• _Directions for this task_
Print the lines of the data, starting with the first, up to and including the line where "# broken with" appears.

• _Entries shown_
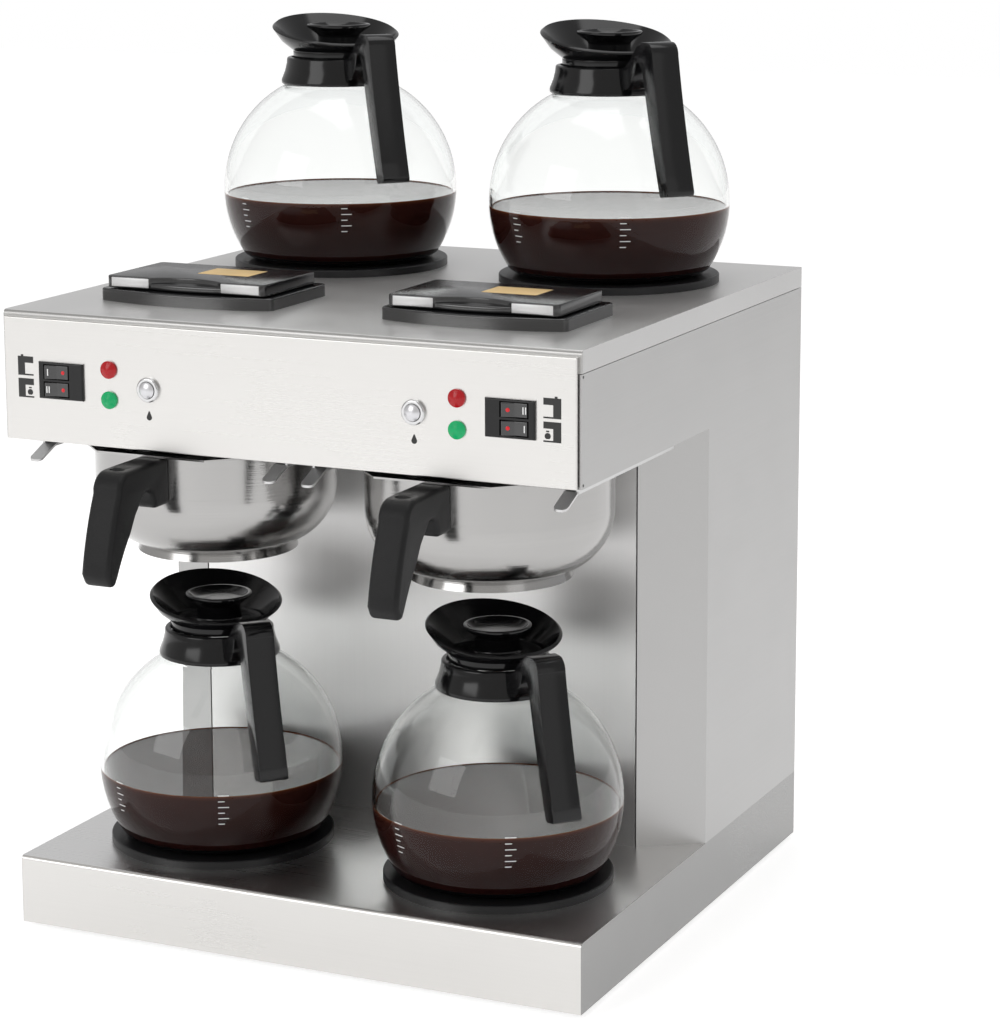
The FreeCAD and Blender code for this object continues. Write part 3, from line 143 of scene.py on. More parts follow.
# %% Room
room = bpy.data.worlds.new("studio_room")
bpy.context.scene.world = room
room.use_nodes = True
nodes, links = room.node_tree.nodes, room.node_tree.links
for node in list(nodes):
    nodes.remove(node)
way = nodes.new("ShaderNodeTexCoord")
split = nodes.new("ShaderNodeSeparateXYZ")
front = nodes.new("ShaderNodeValToRGB")
wall = nodes.new("ShaderNodeMapRange")
shown = nodes.new("ShaderNodeBackground")
lit = nodes.new("ShaderNodeBackground")
pick = nodes.new("ShaderNodeMixShader")
ray = nodes.new("ShaderNodeLightPath")
seen = nodes.new("ShaderNodeMath")
seen.operation = "MAXIMUM"
out = nodes.new("ShaderNodeOutputWorld")
links.new(way.outputs["Generated"], split.inputs["Vector"])
wall.inputs["From Min"].default_value = -1
wall.inputs["From Max"].default_value = 1
links.new(split.outputs["Y"], wall.inputs["Value"])
links.new(wall.outputs["Result"], front.inputs["Fac"])
front.color_ramp.elements[0].color = (0.64, 0.63, 0.615, 1)
front.color_ramp.elements[1].color = (0.52, 0.52, 0.525, 1)
front.color_ramp.elements[0].position = 0.15
front.color_ramp.elements[1].position = 0.85
links.new(front.outputs["Color"], lit.inputs["Color"])
lit.inputs["Strength"].default_value = 1.0
shown.inputs["Color"].default_value = (1, 1, 1, 1)
links.new(ray.outputs["Is Camera Ray"], seen.inputs[0])
links.new(ray.outputs["Is Transmission Ray"], seen.inputs[1])
links.new(seen.outputs["Value"], pick.inputs["Fac"])
links.new(lit.outputs["Background"], pick.inputs[1])
links.new(shown.outputs["Background"], pick.inputs[2])
links.new(pick.outputs["Shader"], out.inputs["Surface"])
print("room painted")

# %% [markdown]
# ## Ways of making a shape
#
# Three ways cover nearly every piece of this brewer. A turned piece, such as a decanter, starts
# as one vertex that is drawn out along half of its outline and then spun. A cut piece, such as a
# handle, starts as one vertex drawn round its side view, which is filled and then extruded to
# its width. A pressed piece starts as a plain box and gets its shape from bevels. Edges are
# broken with a Bevel modifier, because no real edge is sharp and a broken edge catches light.

# %% Edit mode helpers
def start_edit(piece):
    only(piece)
    bpy.ops.object.mode_set(mode="EDIT")
    bpy.ops.mesh.select_all(action="DESELECT")


def end_edit():
    bpy.ops.object.mode_set(mode="OBJECT")


def choose(kind, wanted):
    """In edit mode, select only the "verts", "edges" or "faces" that the test wants."""
    kinds = ("verts", "edges", "faces")
    bpy.context.tool_settings.mesh_select_mode = tuple(kind == each for each in kinds)
    bpy.ops.mesh.select_all(action="DESELECT")
    mesh = bmesh.from_edit_mesh(bpy.context.object.data)
    for part in getattr(mesh, kind):
        part.select_set(wanted(part))
    mesh.select_flush_mode()
    bmesh.update_edit_mesh(bpy.context.object.data)


def face_outwards(piece):
    """Merge doubled vertices, then point every face outwards."""
    start_edit(piece)
    bpy.ops.mesh.select_all(action="SELECT")
    bpy.ops.mesh.remove_doubles(threshold=1e-6)
    bpy.ops.mesh.normals_make_consistent(inside=False)
    end_edit()
    return piece


def one_vertex(name, at):
    """A plane collapsed to the single vertex that an outline is drawn from, left in edit mode."""
    nothing_selected()
    bpy.ops.mesh.primitive_plane_add(size=MM, location=at)
    piece = bpy.context.object
    piece.name = name
    bpy.ops.object.transform_apply(location=True, rotation=True, scale=True)
    bpy.context.tool_settings.mesh_select_mode = (True, False, False)
    bpy.ops.object.mode_set(mode="EDIT")
    bpy.ops.mesh.select_all(action="SELECT")
    bpy.ops.mesh.merge(type="CENTER")
    return piece


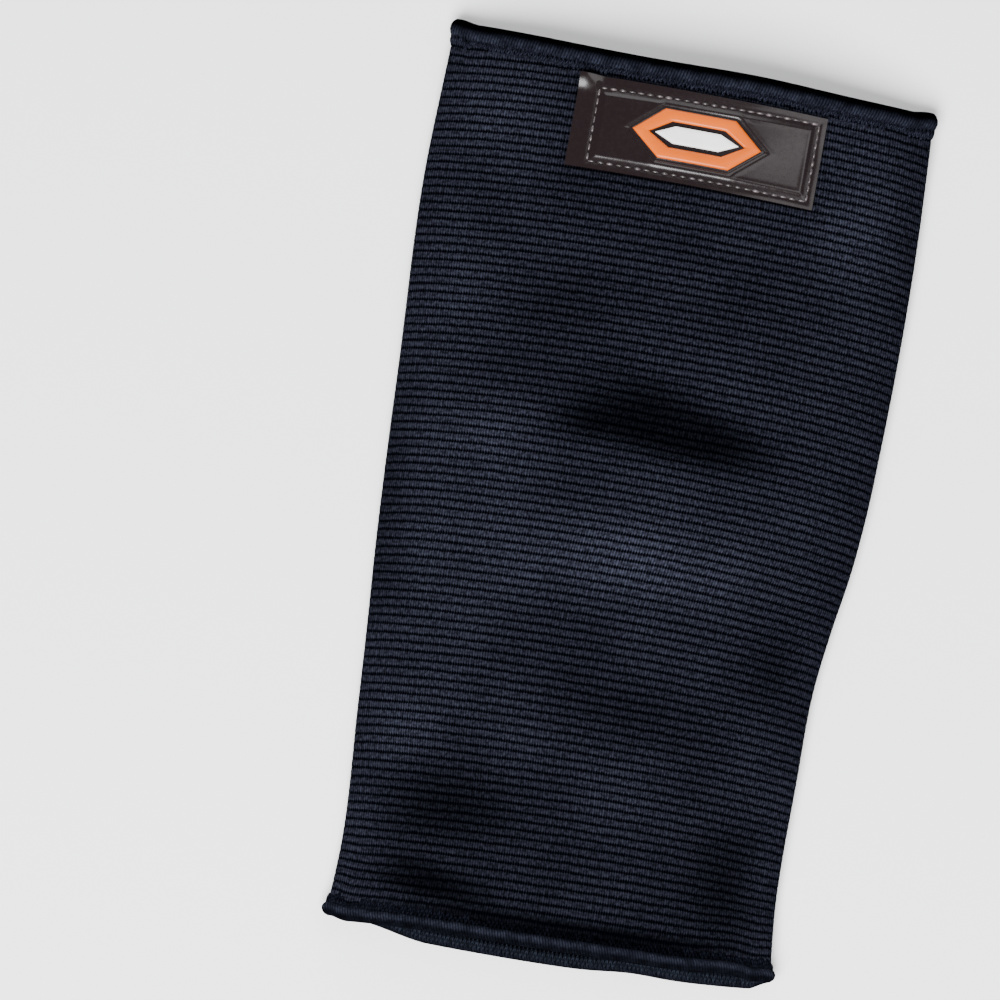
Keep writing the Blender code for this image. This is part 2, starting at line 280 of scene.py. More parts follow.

• _Final result_
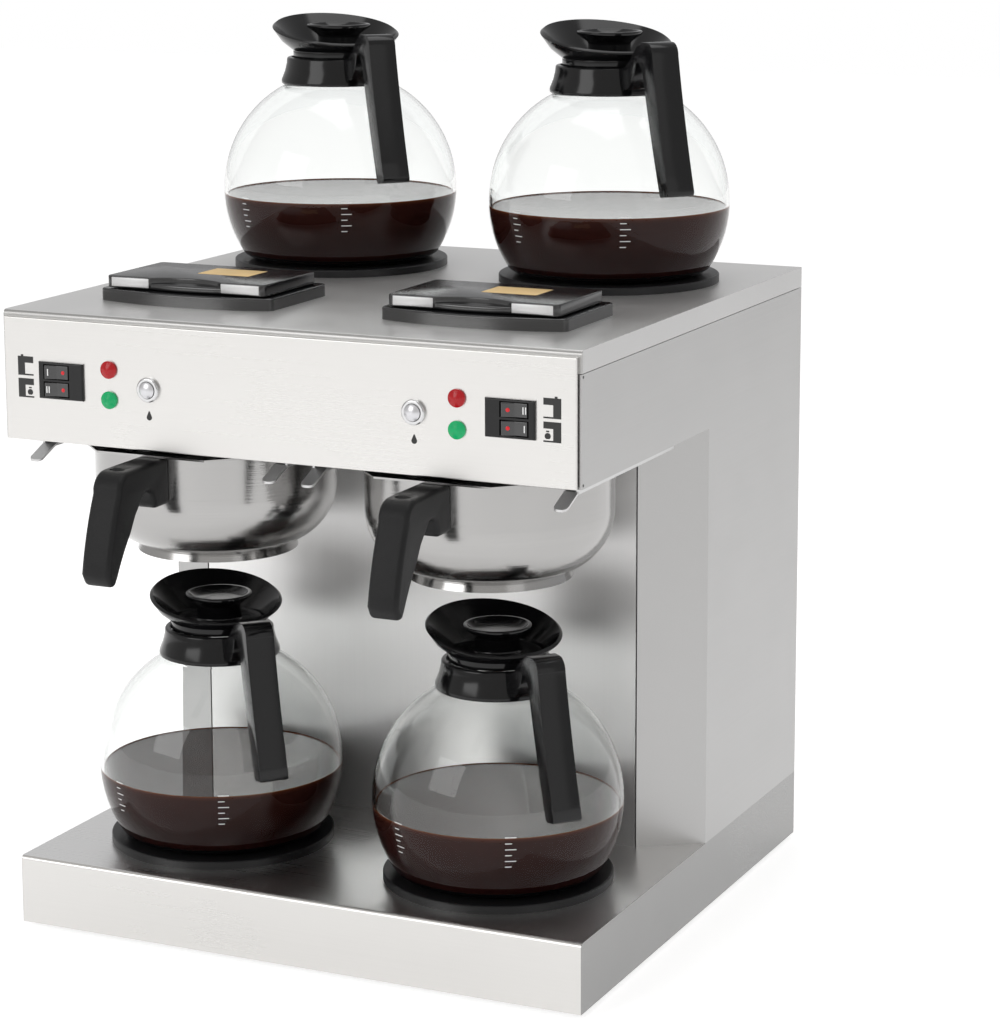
The FreeCAD and Blender code for this object continues. Write part 3, from line 143 of scene.py on. More parts follow.
# %% Room
room = bpy.data.worlds.new("studio_room")
bpy.context.scene.world = room
room.use_nodes = True
nodes, links = room.node_tree.nodes, room.node_tree.links
for node in list(nodes):
    nodes.remove(node)
way = nodes.new("ShaderNodeTexCoord")
split = nodes.new("ShaderNodeSeparateXYZ")
front = nodes.new("ShaderNodeValToRGB")
wall = nodes.new("ShaderNodeMapRange")
shown = nodes.new("ShaderNodeBackground")
lit = nodes.new("ShaderNodeBackground")
pick = nodes.new("ShaderNodeMixShader")
ray = nodes.new("ShaderNodeLightPath")
seen = nodes.new("ShaderNodeMath")
seen.operation = "MAXIMUM"
out = nodes.new("ShaderNodeOutputWorld")
links.new(way.outputs["Generated"], split.inputs["Vector"])
wall.inputs["From Min"].default_value = -1
wall.inputs["From Max"].default_value = 1
links.new(split.outputs["Y"], wall.inputs["Value"])
links.new(wall.outputs["Result"], front.inputs["Fac"])
front.color_ramp.elements[0].color = (0.64, 0.63, 0.615, 1)
front.color_ramp.elements[1].color = (0.52, 0.52, 0.525, 1)
front.color_ramp.elements[0].position = 0.15
front.color_ramp.elements[1].position = 0.85
links.new(front.outputs["Color"], lit.inputs["Color"])
lit.inputs["Strength"].default_value = 1.0
shown.inputs["Color"].default_value = (1, 1, 1, 1)
links.new(ray.outputs["Is Camera Ray"], seen.inputs[0])
links.new(ray.outputs["Is Transmission Ray"], seen.inputs[1])
links.new(seen.outputs["Value"], pick.inputs["Fac"])
links.new(lit.outputs["Background"], pick.inputs[1])
links.new(shown.outputs["Background"], pick.inputs[2])
links.new(pick.outputs["Shader"], out.inputs["Surface"])
print("room painted")

# %% [markdown]
# ## Ways of making a shape
#
# Three ways cover nearly every piece of this brewer. A turned piece, such as a decanter, starts
# as one vertex that is drawn out along half of its outline and then spun. A cut piece, such as a
# handle, starts as one vertex drawn round its side view, which is filled and then extruded to
# its width. A pressed piece starts as a plain box and gets its shape from bevels. Edges are
# broken with a Bevel modifier, because no real edge is sharp and a broken edge catches light.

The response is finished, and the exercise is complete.